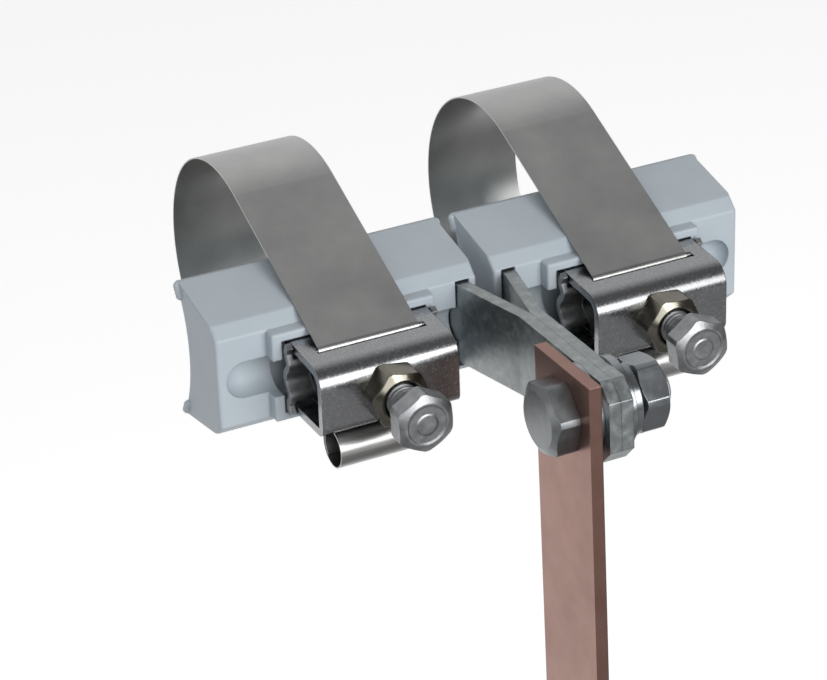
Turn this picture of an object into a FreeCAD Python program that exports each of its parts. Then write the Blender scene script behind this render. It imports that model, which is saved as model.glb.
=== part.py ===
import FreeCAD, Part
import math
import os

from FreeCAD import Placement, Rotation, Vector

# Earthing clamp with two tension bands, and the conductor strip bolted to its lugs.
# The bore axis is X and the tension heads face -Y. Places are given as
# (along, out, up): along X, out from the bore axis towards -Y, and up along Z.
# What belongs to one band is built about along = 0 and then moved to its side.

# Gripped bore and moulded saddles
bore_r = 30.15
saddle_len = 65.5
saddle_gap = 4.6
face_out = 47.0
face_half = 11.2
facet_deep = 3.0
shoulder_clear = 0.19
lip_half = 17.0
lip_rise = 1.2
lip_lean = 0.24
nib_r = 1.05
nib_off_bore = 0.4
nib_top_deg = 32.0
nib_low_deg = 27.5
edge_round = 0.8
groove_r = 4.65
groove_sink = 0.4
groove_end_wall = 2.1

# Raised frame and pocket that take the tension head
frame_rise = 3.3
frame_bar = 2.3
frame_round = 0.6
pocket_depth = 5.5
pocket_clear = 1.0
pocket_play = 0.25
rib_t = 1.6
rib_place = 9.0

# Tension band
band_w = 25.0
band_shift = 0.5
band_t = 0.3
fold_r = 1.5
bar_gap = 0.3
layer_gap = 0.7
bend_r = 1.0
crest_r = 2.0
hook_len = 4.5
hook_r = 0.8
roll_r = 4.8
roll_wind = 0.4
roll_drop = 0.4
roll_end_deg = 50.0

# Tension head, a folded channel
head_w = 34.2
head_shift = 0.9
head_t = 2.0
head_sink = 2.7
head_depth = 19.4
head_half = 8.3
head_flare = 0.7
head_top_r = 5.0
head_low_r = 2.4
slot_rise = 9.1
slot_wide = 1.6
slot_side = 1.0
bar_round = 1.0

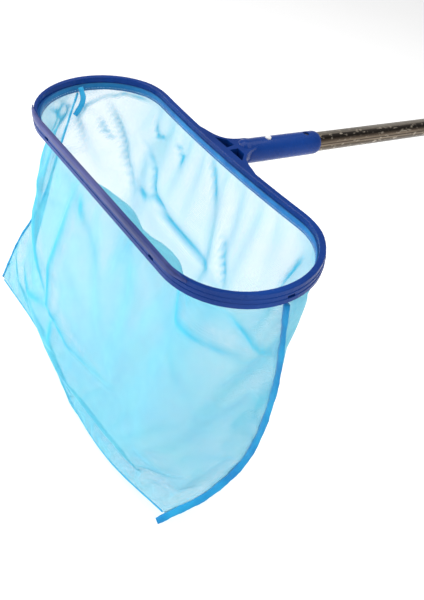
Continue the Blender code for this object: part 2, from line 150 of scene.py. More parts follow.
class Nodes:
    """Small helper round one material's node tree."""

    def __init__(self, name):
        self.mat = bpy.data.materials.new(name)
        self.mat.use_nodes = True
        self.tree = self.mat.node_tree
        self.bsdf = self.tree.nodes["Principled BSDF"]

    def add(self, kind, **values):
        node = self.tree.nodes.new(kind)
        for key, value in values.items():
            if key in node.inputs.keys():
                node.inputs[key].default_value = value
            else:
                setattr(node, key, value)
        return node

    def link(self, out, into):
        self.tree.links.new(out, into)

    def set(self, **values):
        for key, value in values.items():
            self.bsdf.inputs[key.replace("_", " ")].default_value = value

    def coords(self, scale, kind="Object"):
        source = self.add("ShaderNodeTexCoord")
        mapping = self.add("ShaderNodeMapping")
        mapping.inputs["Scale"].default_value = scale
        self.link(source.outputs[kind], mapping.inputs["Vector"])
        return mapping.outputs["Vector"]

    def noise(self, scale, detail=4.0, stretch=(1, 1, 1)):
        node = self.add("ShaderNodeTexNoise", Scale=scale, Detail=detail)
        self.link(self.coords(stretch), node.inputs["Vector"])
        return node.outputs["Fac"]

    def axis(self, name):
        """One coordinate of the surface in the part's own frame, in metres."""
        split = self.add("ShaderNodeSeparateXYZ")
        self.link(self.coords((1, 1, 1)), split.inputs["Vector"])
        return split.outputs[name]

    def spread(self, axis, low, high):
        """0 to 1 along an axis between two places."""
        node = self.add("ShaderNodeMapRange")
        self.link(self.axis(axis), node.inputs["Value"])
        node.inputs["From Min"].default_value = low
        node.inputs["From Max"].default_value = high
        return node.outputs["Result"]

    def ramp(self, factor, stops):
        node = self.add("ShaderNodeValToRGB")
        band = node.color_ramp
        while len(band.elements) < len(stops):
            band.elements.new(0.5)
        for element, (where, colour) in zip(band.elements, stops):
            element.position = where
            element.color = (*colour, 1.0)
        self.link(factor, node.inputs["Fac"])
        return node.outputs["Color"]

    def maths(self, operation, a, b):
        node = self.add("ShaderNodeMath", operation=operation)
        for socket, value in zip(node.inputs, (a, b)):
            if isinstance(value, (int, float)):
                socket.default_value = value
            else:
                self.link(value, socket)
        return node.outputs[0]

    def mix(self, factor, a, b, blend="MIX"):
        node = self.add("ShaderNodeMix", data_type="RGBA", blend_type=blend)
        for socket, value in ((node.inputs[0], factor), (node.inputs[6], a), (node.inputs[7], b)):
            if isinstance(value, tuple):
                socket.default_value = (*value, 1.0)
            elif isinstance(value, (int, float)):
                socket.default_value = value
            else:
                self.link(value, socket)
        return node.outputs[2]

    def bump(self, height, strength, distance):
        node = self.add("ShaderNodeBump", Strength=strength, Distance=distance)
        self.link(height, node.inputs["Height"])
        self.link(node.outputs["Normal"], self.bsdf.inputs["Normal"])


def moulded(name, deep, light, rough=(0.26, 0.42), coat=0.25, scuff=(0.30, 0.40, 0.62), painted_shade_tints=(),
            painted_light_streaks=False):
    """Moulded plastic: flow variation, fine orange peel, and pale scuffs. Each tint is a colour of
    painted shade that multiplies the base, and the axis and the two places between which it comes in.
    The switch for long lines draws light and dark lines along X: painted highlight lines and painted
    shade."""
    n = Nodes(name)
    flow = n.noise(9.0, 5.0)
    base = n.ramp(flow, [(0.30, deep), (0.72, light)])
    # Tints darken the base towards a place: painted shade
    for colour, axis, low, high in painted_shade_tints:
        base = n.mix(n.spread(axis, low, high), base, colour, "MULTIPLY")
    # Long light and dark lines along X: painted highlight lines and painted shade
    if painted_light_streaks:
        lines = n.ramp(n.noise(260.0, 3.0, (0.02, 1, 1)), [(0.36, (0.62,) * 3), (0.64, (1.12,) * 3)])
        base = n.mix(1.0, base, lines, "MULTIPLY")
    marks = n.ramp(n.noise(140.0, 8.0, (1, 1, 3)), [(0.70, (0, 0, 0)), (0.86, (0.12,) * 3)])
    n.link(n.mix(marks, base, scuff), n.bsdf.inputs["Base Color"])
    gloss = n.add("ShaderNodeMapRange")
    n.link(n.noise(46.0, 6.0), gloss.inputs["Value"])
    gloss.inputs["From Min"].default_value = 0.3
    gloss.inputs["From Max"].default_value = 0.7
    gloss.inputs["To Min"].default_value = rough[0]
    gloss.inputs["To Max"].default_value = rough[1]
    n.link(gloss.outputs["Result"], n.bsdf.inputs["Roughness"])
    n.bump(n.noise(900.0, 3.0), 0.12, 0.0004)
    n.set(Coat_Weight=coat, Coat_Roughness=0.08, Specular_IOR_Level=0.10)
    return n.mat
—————
Aim: Output the entries verbatim.

Output:
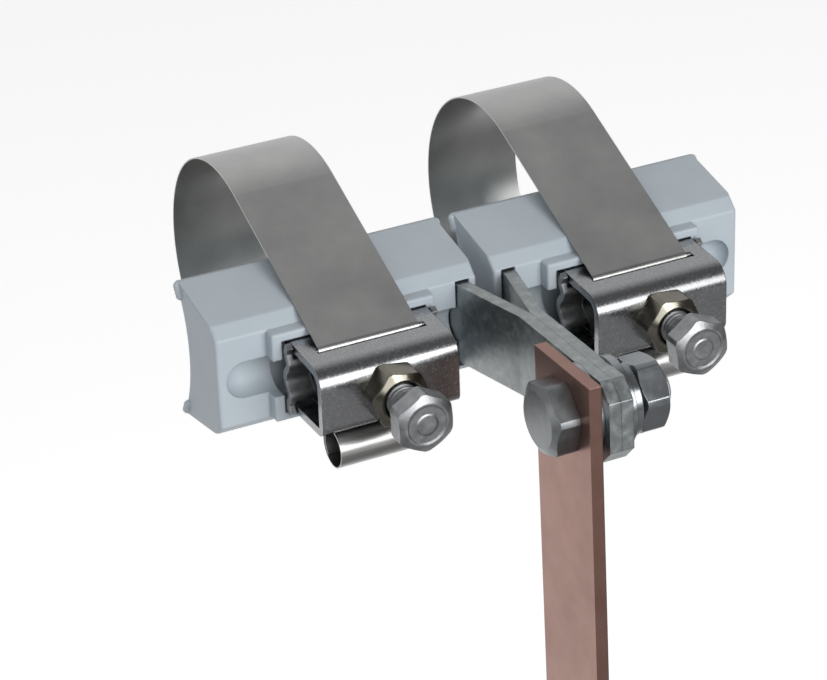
Turn this picture of an object into a FreeCAD Python program that exports each of its parts. Then write the Blender scene script behind this render. It imports that model, which is saved as model.glb.
=== part.py ===
import FreeCAD, Part
import math
import os

from FreeCAD import Placement, Rotation, Vector

# Earthing clamp with two tension bands, and the conductor strip bolted to its lugs.
# The bore axis is X and the tension heads face -Y. Places are given as
# (along, out, up): along X, out from the bore axis towards -Y, and up along Z.
# What belongs to one band is built about along = 0 and then moved to its side.

# Gripped bore and moulded saddles
bore_r = 30.15
saddle_len = 65.5
saddle_gap = 4.6
face_out = 47.0
face_half = 11.2
facet_deep = 3.0
shoulder_clear = 0.19
lip_half = 17.0
lip_rise = 1.2
lip_lean = 0.24
nib_r = 1.05
nib_off_bore = 0.4
nib_top_deg = 32.0
nib_low_deg = 27.5
edge_round = 0.8
groove_r = 4.65
groove_sink = 0.4
groove_end_wall = 2.1

# Raised frame and pocket that take the tension head
frame_rise = 3.3
frame_bar = 2.3
frame_round = 0.6
pocket_depth = 5.5
pocket_clear = 1.0
pocket_play = 0.25
rib_t = 1.6
rib_place = 9.0

# Tension band
band_w = 25.0
band_shift = 0.5
band_t = 0.3
fold_r = 1.5
bar_gap = 0.3
layer_gap = 0.7
bend_r = 1.0
crest_r = 2.0
hook_len = 4.5
hook_r = 0.8
roll_r = 4.8
roll_wind = 0.4
roll_drop = 0.4
roll_end_deg = 50.0

# Tension head, a folded channel
head_w = 34.2
head_shift = 0.9
head_t = 2.0
head_sink = 2.7
head_depth = 19.4
head_half = 8.3
head_flare = 0.7
head_top_r = 5.0
head_low_r = 2.4
slot_rise = 9.1
slot_wide = 1.6
slot_side = 1.0
bar_round = 1.0

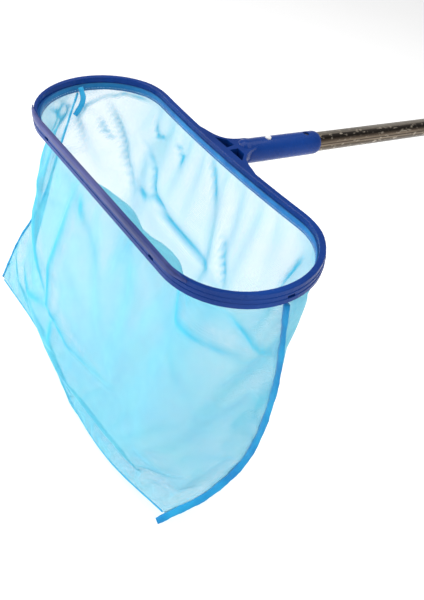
Continue the Blender code for this object: part 2, from line 150 of scene.py. More parts follow.
class Nodes:
    """Small helper round one material's node tree."""

    def __init__(self, name):
        self.mat = bpy.data.materials.new(name)
        self.mat.use_nodes = True
        self.tree = self.mat.node_tree
        self.bsdf = self.tree.nodes["Principled BSDF"]

    def add(self, kind, **values):
        node = self.tree.nodes.new(kind)
        for key, value in values.items():
            if key in node.inputs.keys():
                node.inputs[key].default_value = value
            else:
                setattr(node, key, value)
        return node

    def link(self, out, into):
        self.tree.links.new(out, into)

    def set(self, **values):
        for key, value in values.items():
            self.bsdf.inputs[key.replace("_", " ")].default_value = value

    def coords(self, scale, kind="Object"):
        source = self.add("ShaderNodeTexCoord")
        mapping = self.add("ShaderNodeMapping")
        mapping.inputs["Scale"].default_value = scale
        self.link(source.outputs[kind], mapping.inputs["Vector"])
        return mapping.outputs["Vector"]

    def noise(self, scale, detail=4.0, stretch=(1, 1, 1)):
        node = self.add("ShaderNodeTexNoise", Scale=scale, Detail=detail)
        self.link(self.coords(stretch), node.inputs["Vector"])
        return node.outputs["Fac"]

    def axis(self, name):
        """One coordinate of the surface in the part's own frame, in metres."""
        split = self.add("ShaderNodeSeparateXYZ")
        self.link(self.coords((1, 1, 1)), split.inputs["Vector"])
        return split.outputs[name]

    def spread(self, axis, low, high):
        """0 to 1 along an axis between two places."""
        node = self.add("ShaderNodeMapRange")
        self.link(self.axis(axis), node.inputs["Value"])
        node.inputs["From Min"].default_value = low
        node.inputs["From Max"].default_value = high
        return node.outputs["Result"]

    def ramp(self, factor, stops):
        node = self.add("ShaderNodeValToRGB")
        band = node.color_ramp
        while len(band.elements) < len(stops):
            band.elements.new(0.5)
        for element, (where, colour) in zip(band.elements, stops):
            element.position = where
            element.color = (*colour, 1.0)
        self.link(factor, node.inputs["Fac"])
        return node.outputs["Color"]

    def maths(self, operation, a, b):
        node = self.add("ShaderNodeMath", operation=operation)
        for socket, value in zip(node.inputs, (a, b)):
            if isinstance(value, (int, float)):
                socket.default_value = value
            else:
                self.link(value, socket)
        return node.outputs[0]

    def mix(self, factor, a, b, blend="MIX"):
        node = self.add("ShaderNodeMix", data_type="RGBA", blend_type=blend)
        for socket, value in ((node.inputs[0], factor), (node.inputs[6], a), (node.inputs[7], b)):
            if isinstance(value, tuple):
                socket.default_value = (*value, 1.0)
            elif isinstance(value, (int, float)):
                socket.default_value = value
            else:
                self.link(value, socket)
        return node.outputs[2]

    def bump(self, height, strength, distance):
        node = self.add("ShaderNodeBump", Strength=strength, Distance=distance)
        self.link(height, node.inputs["Height"])
        self.link(node.outputs["Normal"], self.bsdf.inputs["Normal"])


def moulded(name, deep, light, rough=(0.26, 0.42), coat=0.25, scuff=(0.30, 0.40, 0.62), painted_shade_tints=(),
            painted_light_streaks=False):
    """Moulded plastic: flow variation, fine orange peel, and pale scuffs. Each tint is a colour of
    painted shade that multiplies the base, and the axis and the two places between which it comes in.
    The switch for long lines draws light and dark lines along X: painted highlight lines and painted
    shade."""
    n = Nodes(name)
    flow = n.noise(9.0, 5.0)
    base = n.ramp(flow, [(0.30, deep), (0.72, light)])
    # Tints darken the base towards a place: painted shade
    for colour, axis, low, high in painted_shade_tints:
        base = n.mix(n.spread(axis, low, high), base, colour, "MULTIPLY")
    # Long light and dark lines along X: painted highlight lines and painted shade
    if painted_light_streaks:
        lines = n.ramp(n.noise(260.0, 3.0, (0.02, 1, 1)), [(0.36, (0.62,) * 3), (0.64, (1.12,) * 3)])
        base = n.mix(1.0, base, lines, "MULTIPLY")
    marks = n.ramp(n.noise(140.0, 8.0, (1, 1, 3)), [(0.70, (0, 0, 0)), (0.86, (0.12,) * 3)])
    n.link(n.mix(marks, base, scuff), n.bsdf.inputs["Base Color"])
    gloss = n.add("ShaderNodeMapRange")
    n.link(n.noise(46.0, 6.0), gloss.inputs["Value"])
    gloss.inputs["From Min"].default_value = 0.3
    gloss.inputs["From Max"].default_value = 0.7
    gloss.inputs["To Min"].default_value = rough[0]
    gloss.inputs["To Max"].default_value = rough[1]
    n.link(gloss.outputs["Result"], n.bsdf.inputs["Roughness"])
    n.bump(n.noise(900.0, 3.0), 0.12, 0.0004)
    n.set(Coat_Weight=coat, Coat_Roughness=0.08, Specular_IOR_Level=0.10)
    return n.mat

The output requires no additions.